— Begin —

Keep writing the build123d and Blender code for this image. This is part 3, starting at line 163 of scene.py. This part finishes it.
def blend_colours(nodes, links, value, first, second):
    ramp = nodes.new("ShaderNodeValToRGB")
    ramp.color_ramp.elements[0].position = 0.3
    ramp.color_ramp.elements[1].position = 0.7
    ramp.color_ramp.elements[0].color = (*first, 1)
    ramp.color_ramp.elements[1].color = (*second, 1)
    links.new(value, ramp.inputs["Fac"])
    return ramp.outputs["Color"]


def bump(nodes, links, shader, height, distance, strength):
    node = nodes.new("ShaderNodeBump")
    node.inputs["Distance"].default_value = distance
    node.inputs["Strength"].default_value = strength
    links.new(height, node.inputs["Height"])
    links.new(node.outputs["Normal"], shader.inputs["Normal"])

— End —
— Begin —

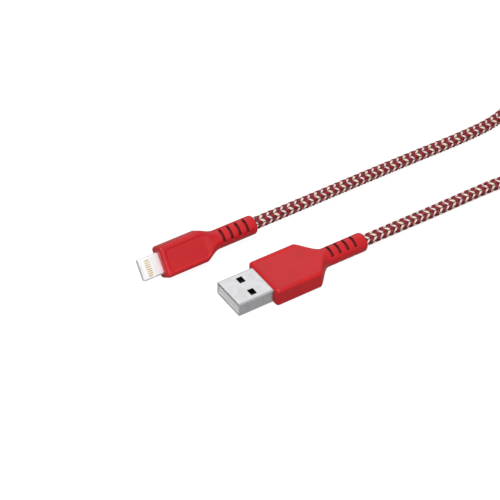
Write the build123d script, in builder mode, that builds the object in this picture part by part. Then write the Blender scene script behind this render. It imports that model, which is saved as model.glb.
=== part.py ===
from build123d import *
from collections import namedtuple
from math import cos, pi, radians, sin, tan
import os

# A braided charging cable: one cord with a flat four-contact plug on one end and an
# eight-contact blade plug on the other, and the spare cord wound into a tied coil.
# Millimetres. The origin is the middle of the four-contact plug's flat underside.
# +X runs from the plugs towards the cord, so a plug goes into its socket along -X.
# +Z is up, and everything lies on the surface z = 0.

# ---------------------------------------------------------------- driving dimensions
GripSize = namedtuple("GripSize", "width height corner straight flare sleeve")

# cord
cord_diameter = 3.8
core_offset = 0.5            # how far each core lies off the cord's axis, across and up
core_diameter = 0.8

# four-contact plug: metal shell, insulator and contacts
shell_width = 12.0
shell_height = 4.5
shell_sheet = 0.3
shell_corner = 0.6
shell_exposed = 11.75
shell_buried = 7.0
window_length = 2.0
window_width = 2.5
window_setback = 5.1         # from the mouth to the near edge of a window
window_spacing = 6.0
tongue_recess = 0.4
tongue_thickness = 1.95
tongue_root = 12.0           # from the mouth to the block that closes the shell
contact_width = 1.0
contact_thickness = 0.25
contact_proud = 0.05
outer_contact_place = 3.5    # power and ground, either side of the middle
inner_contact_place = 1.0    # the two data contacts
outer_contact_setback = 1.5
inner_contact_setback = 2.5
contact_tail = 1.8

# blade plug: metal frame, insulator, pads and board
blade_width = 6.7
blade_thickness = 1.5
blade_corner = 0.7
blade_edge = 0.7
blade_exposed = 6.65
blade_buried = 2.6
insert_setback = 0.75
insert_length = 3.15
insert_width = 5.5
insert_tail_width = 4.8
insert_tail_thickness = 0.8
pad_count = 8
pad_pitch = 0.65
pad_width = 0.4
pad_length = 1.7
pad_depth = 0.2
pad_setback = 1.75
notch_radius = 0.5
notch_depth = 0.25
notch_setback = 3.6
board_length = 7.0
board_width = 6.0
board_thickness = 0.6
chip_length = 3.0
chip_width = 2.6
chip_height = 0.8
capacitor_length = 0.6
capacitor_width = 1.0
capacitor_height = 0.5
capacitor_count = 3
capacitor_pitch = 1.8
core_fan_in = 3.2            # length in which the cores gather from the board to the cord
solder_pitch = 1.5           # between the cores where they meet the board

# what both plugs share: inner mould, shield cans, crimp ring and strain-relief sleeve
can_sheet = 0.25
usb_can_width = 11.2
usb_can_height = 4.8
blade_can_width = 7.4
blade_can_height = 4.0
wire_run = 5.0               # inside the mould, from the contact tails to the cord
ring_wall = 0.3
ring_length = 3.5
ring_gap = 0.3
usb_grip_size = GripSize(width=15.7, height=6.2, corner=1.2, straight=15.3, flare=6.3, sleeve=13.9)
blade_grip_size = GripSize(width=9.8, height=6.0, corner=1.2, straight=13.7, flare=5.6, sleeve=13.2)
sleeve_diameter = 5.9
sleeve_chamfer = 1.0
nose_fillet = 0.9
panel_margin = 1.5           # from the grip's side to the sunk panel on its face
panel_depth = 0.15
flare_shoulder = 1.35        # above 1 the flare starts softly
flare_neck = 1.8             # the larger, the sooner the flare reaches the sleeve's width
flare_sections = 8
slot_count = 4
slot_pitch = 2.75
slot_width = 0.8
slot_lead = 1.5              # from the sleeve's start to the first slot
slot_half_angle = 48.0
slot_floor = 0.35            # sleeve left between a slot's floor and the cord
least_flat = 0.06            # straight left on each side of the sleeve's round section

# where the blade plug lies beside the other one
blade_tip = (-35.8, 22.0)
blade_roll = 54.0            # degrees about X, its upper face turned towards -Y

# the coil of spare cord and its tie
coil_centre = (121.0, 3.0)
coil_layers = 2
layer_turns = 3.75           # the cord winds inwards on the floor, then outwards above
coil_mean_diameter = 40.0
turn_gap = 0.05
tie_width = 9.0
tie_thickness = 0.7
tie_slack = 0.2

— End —

Stated task
From the line that contains "Write the build123d" through the line that contains "# +Z is up, and", reproduce every line exactly, both end lines included.

Exercise answer
Write the build123d script, in builder mode, that builds the object in this picture part by part. Then write the Blender scene script behind this render. It imports that model, which is saved as model.glb.
=== part.py ===
from build123d import *
from collections import namedtuple
from math import cos, pi, radians, sin, tan
import os

# A braided charging cable: one cord with a flat four-contact plug on one end and an
# eight-contact blade plug on the other, and the spare cord wound into a tied coil.
# Millimetres. The origin is the middle of the four-contact plug's flat underside.
# +X runs from the plugs towards the cord, so a plug goes into its socket along -X.
# +Z is up, and everything lies on the surface z = 0.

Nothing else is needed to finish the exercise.